TASK -
Exactly repeat the full listing that follows.

** begin INFORMATION PROVIDED **

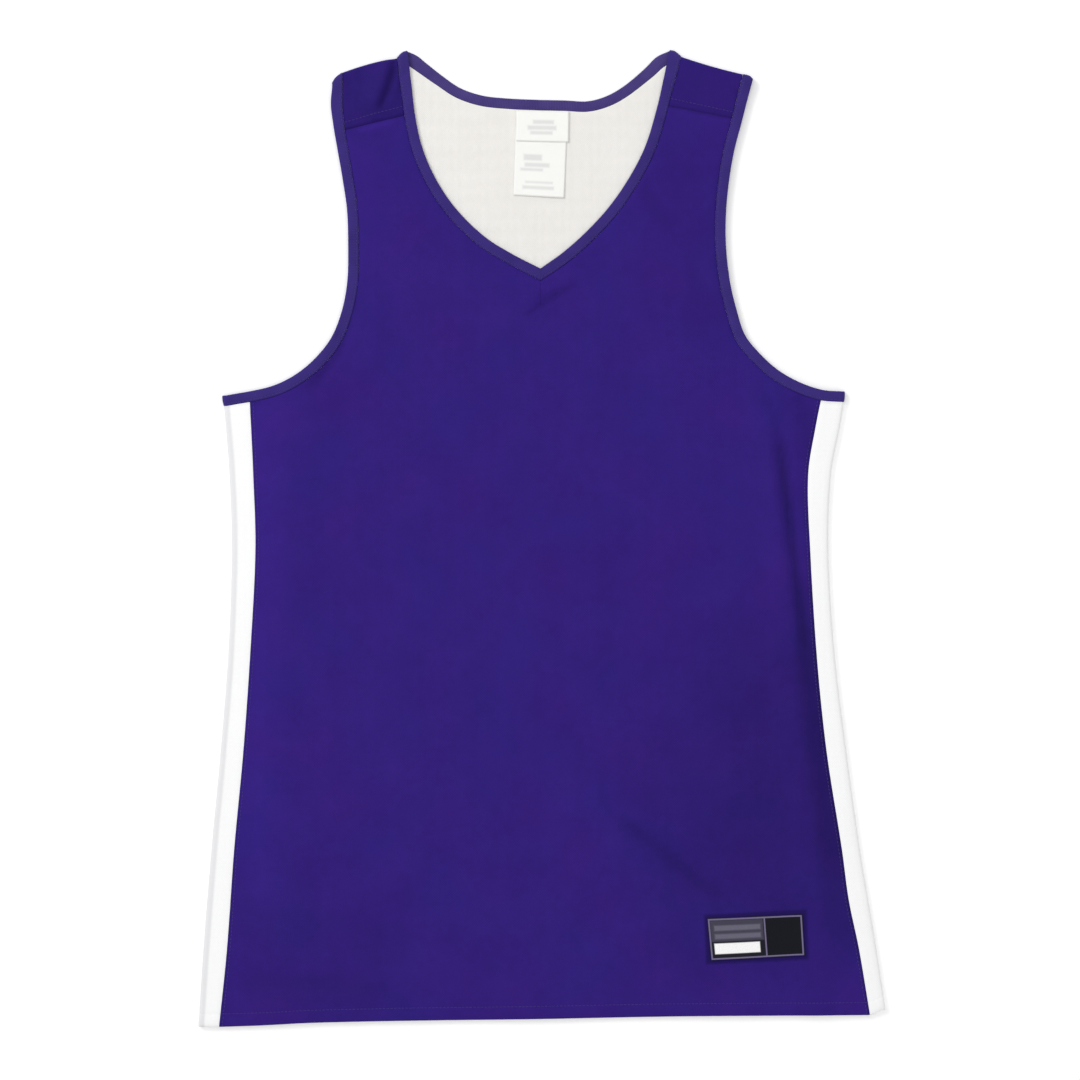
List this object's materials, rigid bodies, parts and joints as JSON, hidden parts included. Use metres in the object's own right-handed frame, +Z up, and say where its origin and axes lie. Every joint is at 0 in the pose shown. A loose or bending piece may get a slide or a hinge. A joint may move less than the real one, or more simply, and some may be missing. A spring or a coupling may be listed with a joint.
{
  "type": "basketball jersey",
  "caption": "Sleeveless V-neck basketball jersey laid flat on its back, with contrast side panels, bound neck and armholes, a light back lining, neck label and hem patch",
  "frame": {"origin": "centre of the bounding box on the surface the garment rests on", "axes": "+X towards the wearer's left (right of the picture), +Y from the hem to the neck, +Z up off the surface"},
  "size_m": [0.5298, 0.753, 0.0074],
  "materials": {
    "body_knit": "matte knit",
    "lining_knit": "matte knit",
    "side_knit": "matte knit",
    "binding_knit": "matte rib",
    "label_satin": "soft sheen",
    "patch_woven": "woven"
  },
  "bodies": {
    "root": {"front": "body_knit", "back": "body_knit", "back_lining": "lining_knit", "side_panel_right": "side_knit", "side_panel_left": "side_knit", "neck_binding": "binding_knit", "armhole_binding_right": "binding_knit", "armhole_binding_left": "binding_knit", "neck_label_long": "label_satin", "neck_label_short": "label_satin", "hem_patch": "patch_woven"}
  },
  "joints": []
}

** end INFORMATION PROVIDED **

TASK ANSWER -
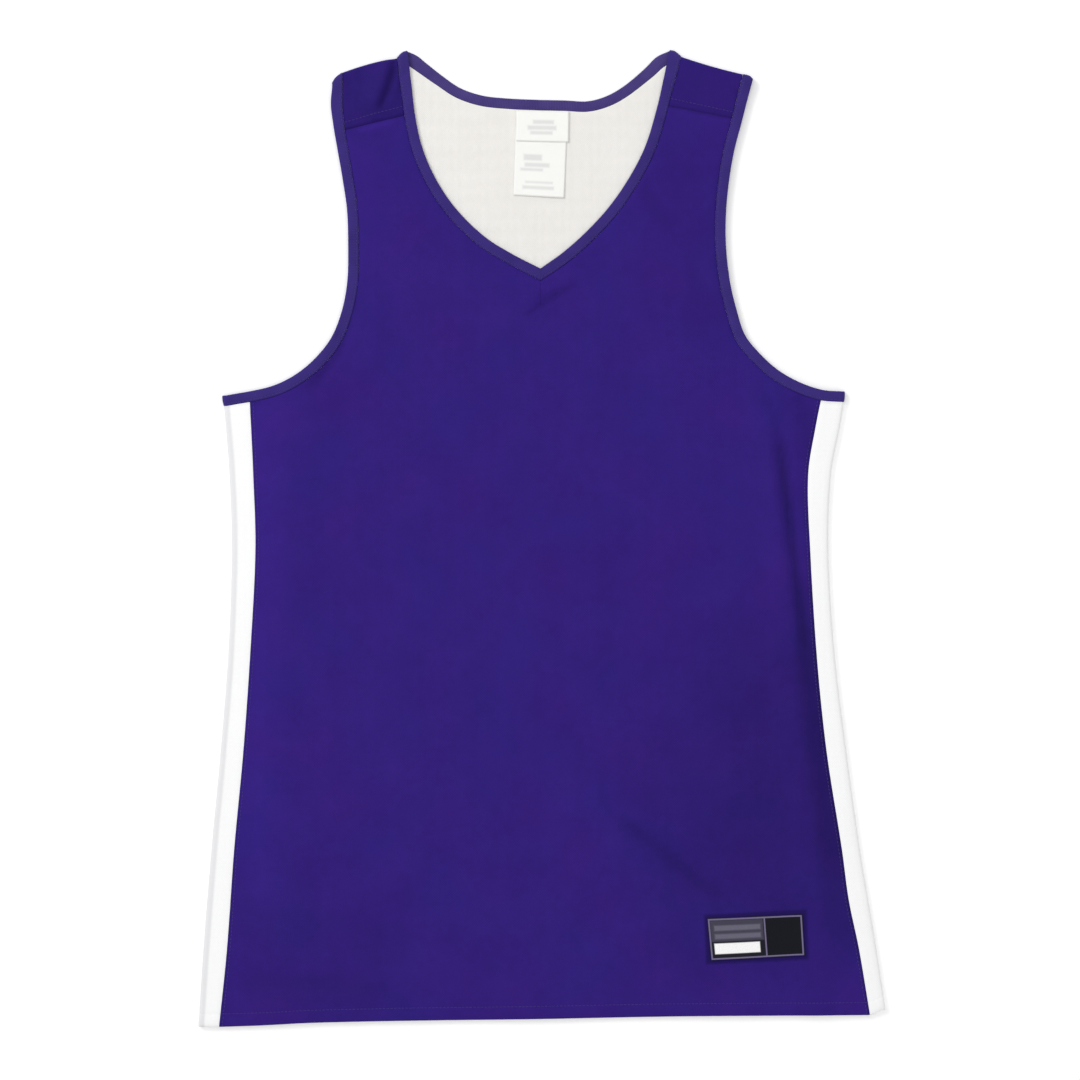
List this object's materials, rigid bodies, parts and joints as JSON, hidden parts included. Use metres in the object's own right-handed frame, +Z up, and say where its origin and axes lie. Every joint is at 0 in the pose shown. A loose or bending piece may get a slide or a hinge. A joint may move less than the real one, or more simply, and some may be missing. A spring or a coupling may be listed with a joint.
{
  "type": "basketball jersey",
  "caption": "Sleeveless V-neck basketball jersey laid flat on its back, with contrast side panels, bound neck and armholes, a light back lining, neck label and hem patch",
  "frame": {"origin": "centre of the bounding box on the surface the garment rests on", "axes": "+X towards the wearer's left (right of the picture), +Y from the hem to the neck, +Z up off the surface"},
  "size_m": [0.5298, 0.753, 0.0074],
  "materials": {
    "body_knit": "matte knit",
    "lining_knit": "matte knit",
    "side_knit": "matte knit",
    "binding_knit": "matte rib",
    "label_satin": "soft sheen",
    "patch_woven": "woven"
  },
  "bodies": {
    "root": {"front": "body_knit", "back": "body_knit", "back_lining": "lining_knit", "side_panel_right": "side_knit", "side_panel_left": "side_knit", "neck_binding": "binding_knit", "armhole_binding_right": "binding_knit", "armhole_binding_left": "binding_knit", "neck_label_long": "label_satin", "neck_label_short": "label_satin", "hem_patch": "patch_woven"}
  },
  "joints": []
}